Video codecs remain an area of active research and development. The current generation video codec is H.264 – in widespread usage on the Internet. Cisco has actively worked towards making H.264 the foundation of real-time communications on the web. The next generation codecs are just beginning to emerge. There are two of note – Google’s proprietary VP9 codec, and the industry standard H.265 (HEVC) codec, which is the successor to H.264 (AVC).
Unfortunately, the patent licensing situation for H.265 has recently taken a turn for the worse. Two distinct patent licensing pools have formed so far, and many license holders are not represented in either. There is just one license pool for H.264. The total costs to license H.265 from these two pools is up to sixteen times more expensive than H.264, per unit. H.264 had an upper bound on yearly licensing costs, whereas H.265 has no such upper limit.
These licensing terms preclude usage of H.265 in any kind of open source or freely distributed software application, such as web browsers. They also preclude its usage in freemium products – like WebEx or Cisco Spark – which have versions that users can use for free.

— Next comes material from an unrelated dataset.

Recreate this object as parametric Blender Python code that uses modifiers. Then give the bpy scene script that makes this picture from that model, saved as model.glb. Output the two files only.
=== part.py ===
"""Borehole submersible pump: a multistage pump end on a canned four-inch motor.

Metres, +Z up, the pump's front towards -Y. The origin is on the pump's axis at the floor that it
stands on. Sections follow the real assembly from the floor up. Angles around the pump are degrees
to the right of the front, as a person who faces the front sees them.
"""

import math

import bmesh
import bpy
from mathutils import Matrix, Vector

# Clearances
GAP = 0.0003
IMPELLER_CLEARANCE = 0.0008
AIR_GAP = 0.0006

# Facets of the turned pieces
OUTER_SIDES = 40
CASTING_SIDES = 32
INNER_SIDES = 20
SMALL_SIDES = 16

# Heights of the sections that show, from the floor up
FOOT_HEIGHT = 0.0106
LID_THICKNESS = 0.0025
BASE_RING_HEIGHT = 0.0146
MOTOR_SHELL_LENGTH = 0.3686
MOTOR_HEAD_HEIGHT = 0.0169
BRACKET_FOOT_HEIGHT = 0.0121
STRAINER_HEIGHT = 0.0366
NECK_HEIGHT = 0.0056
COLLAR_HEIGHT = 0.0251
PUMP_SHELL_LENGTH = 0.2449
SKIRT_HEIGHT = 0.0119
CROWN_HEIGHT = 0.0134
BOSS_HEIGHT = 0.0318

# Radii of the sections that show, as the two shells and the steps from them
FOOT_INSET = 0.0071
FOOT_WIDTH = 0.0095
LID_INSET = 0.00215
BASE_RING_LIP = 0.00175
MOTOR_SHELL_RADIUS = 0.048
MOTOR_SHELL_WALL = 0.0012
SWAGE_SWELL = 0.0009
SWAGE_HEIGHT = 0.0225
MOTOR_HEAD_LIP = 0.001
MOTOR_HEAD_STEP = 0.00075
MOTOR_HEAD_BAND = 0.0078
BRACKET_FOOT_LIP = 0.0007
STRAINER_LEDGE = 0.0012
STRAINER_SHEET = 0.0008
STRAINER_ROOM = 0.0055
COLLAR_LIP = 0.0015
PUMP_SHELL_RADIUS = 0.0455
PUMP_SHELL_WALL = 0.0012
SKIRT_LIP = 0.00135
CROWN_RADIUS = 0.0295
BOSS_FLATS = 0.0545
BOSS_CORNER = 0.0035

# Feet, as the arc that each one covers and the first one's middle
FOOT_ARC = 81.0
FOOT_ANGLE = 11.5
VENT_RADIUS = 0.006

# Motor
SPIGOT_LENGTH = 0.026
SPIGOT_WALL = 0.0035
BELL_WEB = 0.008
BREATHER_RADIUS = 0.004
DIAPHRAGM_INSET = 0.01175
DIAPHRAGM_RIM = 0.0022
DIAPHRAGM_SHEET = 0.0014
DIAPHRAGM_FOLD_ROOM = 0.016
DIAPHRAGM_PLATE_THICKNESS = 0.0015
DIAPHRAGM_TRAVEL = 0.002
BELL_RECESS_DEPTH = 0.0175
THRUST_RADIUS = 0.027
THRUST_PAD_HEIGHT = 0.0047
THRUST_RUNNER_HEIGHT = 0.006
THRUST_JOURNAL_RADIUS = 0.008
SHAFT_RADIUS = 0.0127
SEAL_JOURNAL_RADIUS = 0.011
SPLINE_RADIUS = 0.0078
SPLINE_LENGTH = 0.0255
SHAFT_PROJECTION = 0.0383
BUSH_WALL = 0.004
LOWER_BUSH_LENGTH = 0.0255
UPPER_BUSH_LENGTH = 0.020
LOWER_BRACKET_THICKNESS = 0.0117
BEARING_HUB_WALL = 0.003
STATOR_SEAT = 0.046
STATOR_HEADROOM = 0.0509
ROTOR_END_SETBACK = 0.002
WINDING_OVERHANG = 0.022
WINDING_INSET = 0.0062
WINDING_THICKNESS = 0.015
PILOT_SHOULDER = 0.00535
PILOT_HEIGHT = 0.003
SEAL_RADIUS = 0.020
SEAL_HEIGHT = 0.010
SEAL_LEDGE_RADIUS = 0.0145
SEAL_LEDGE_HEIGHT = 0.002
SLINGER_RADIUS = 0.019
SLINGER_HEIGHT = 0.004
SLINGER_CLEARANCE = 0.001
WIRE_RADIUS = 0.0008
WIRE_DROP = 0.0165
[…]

Thus, while H.265 is still a good fit for hardware products like our telepresence room systems, it is not something that can serve as a universal video codec across hardware and software. Thus, we believe the industry needs a high quality, next-generation codec that can be used everywhere.
To further those ends, we began a project to create a new video codec which would meet these needs. We call this project Thor. The effort is being staffed by some of the world’s most foremost codec experts, including the legendary Gisle Bjøntegaard and Arild Fuldseth, both of whom have been heavy contributors to prior video codecs. We also hired patent lawyers and consultants familiar with this technology area. We created a new codec development process which would allow us to work through the long list of patents in this space, and continually evolve our codec to work around or avoid those patents. Our efforts are far from complete, but we felt it was time to open this up to the world.

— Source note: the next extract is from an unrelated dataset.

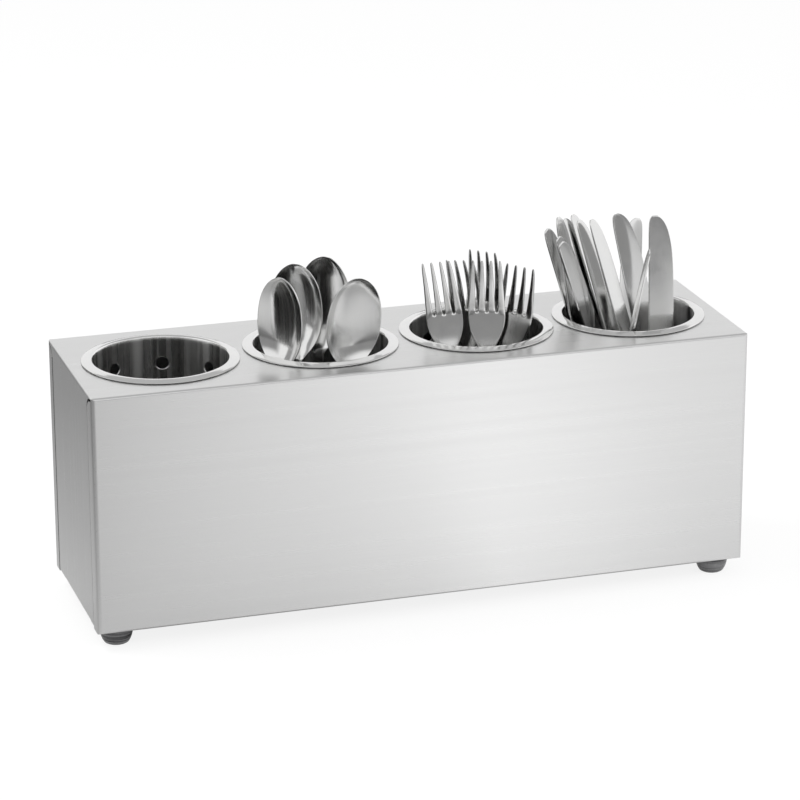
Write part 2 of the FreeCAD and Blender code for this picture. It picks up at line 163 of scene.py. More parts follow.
def noise_along(tree, scale, detail=3.0, roughness=0.55, offset=0.0):
    """Noise in object space, squeezed by a scale for each axis, so that it can be a streak."""
    place = tree.nodes.new("ShaderNodeTexCoord")
    squeeze = tree.nodes.new("ShaderNodeMapping")
    squeeze.inputs["Scale"].default_value = scale
    squeeze.inputs["Location"].default_value = (offset, offset, offset)
    noise = tree.nodes.new("ShaderNodeTexNoise")
    noise.inputs["Scale"].default_value = 1.0
    noise.inputs["Detail"].default_value = detail
    noise.inputs["Roughness"].default_value = roughness
    tree.links.new(place.outputs["Object"], squeeze.inputs["Vector"])
    tree.links.new(squeeze.outputs["Vector"], noise.inputs["Vector"])
    return noise.outputs["Fac"]


# %% From a value to the surface
noise_low, noise_high = 0.3, 0.7  # nearly all of a noise lies between these


def calculated(tree, operation, *values):
    """A Math node; each value is another node's output or a plain number."""
    node = tree.nodes.new("ShaderNodeMath")
    node.operation = operation
    for socket, value in zip(node.inputs, values):
        if isinstance(value, (int, float)):
            socket.default_value = value
        else:
            tree.links.new(value, socket)
    return node.outputs["Value"]


def spread(tree, value, low, high, from_low=noise_low, from_high=noise_high):
    """Stretch a value between two numbers."""
    node = tree.nodes.new("ShaderNodeMapRange")
    node.inputs["From Min"].default_value = from_low
    node.inputs["From Max"].default_value = from_high
    node.inputs["To Min"].default_value = low
    node.inputs["To Max"].default_value = high
    tree.links.new(value, node.inputs["Value"])
    return node.outputs["Result"]


def tinted(tree, value, dark, light):
    """A colour between two tints."""
    ramp = tree.nodes.new("ShaderNodeValToRGB")
    ends = (noise_low, dark), (noise_high, light)
    for element, (position, tint) in zip(ramp.color_ramp.elements, ends):
        element.position = position
        element.color = (*tint, 1)
    tree.links.new(value, ramp.inputs["Fac"])
    return ramp.outputs["Color"]


def bumped(tree, shader, value, depth, strength):
    """Let a value raise the surface by a depth in metres, for the light only."""
    bump = tree.nodes.new("ShaderNodeBump")
    bump.inputs["Strength"].default_value = strength
    bump.inputs["Distance"].default_value = depth
    tree.links.new(value, bump.inputs["Height"])
    tree.links.new(bump.outputs["Normal"], shader.inputs["Normal"])


# %% [markdown]
# ## Brushed sheet
# The housing is satin stainless sheet: a belt has drawn fine lines along its length. Lines that
# fine can't be geometry. A stretched noise gives the grain to roughness and colour and a very
# shallow bump, and anisotropy smears reflections across the grain. The end panels are dressed
# in a second finish, because their grain runs upright, and its base grey is set a little darker, a
# painted shade on the same steel.


# %% Finish of the sheet
grain_across = 2600.0  # scale of the noise across the grain: lines of about 0.4 mm
grain_along = 14.0  # and along it: lines of about 70 mm
wide_share = 0.06  # scale of the slow unevenness, as a share of the grain's
grain_roughness = (0.27, 0.33)
wide_roughness = (-0.02, 0.02)  # what the slow unevenness adds to it
grain_depth = 0.01 * MM
grain_strength = 0.18


def brushed_sheet(name, scale, axis, base):
    """Satin sheet with its grain along the axis whose scale is small."""
    finish, tree, shader = new_finish(name, Metallic=1.0, Anisotropic=0.55)
    fine = noise_along(tree, scale, detail=4.0, roughness=0.7)
    wide = noise_along(tree, tuple(v * wide_share for v in scale), detail=2.0, offset=3.1)
    tint = tinted(tree, fine, (base - 0.016,) * 3, (base + 0.014, base + 0.014, base + 0.010))
    tree.links.new(tint, shader.inputs["Base Color"])
    grain_rough = spread(tree, fine, *grain_roughness)
    rough = calculated(tree, "ADD", grain_rough, spread(tree, wide, *wide_roughness))
    tree.links.new(rough, shader.inputs["Roughness"])
    bumped(tree, shader, fine, grain_depth, grain_strength)
    tangent = tree.nodes.new("ShaderNodeTangent")
    tangent.direction_type = "RADIAL"
    tangent.axis = axis
    tree.links.new(tangent.outputs["Tangent"], shader.inputs["Tangent"])
    return finish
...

As a result, we released project Thor to the community two weeks ago. We open sourced the code, which you can find here: http://thor-codec.org. We also contributed Thor as an input to the Internet Engineering Task Force (IETF), which has begun a standards activity to develop a next-gen royalty free video codec in its NetVC workgroup. Mozilla has also been active in that group, and they have been working on technology as well (called Daala) towards the same goal. As more technology gets contributed to this cause, the greater its chance of success.
We will continue to develop Thor over the coming months, constantly evolving the codec as our patent analysis continues. We invite others to work with us – to help develop the codec, to participate in the patent analysis, or to contribute their own Intellectual Property Rights on a royalty free basis.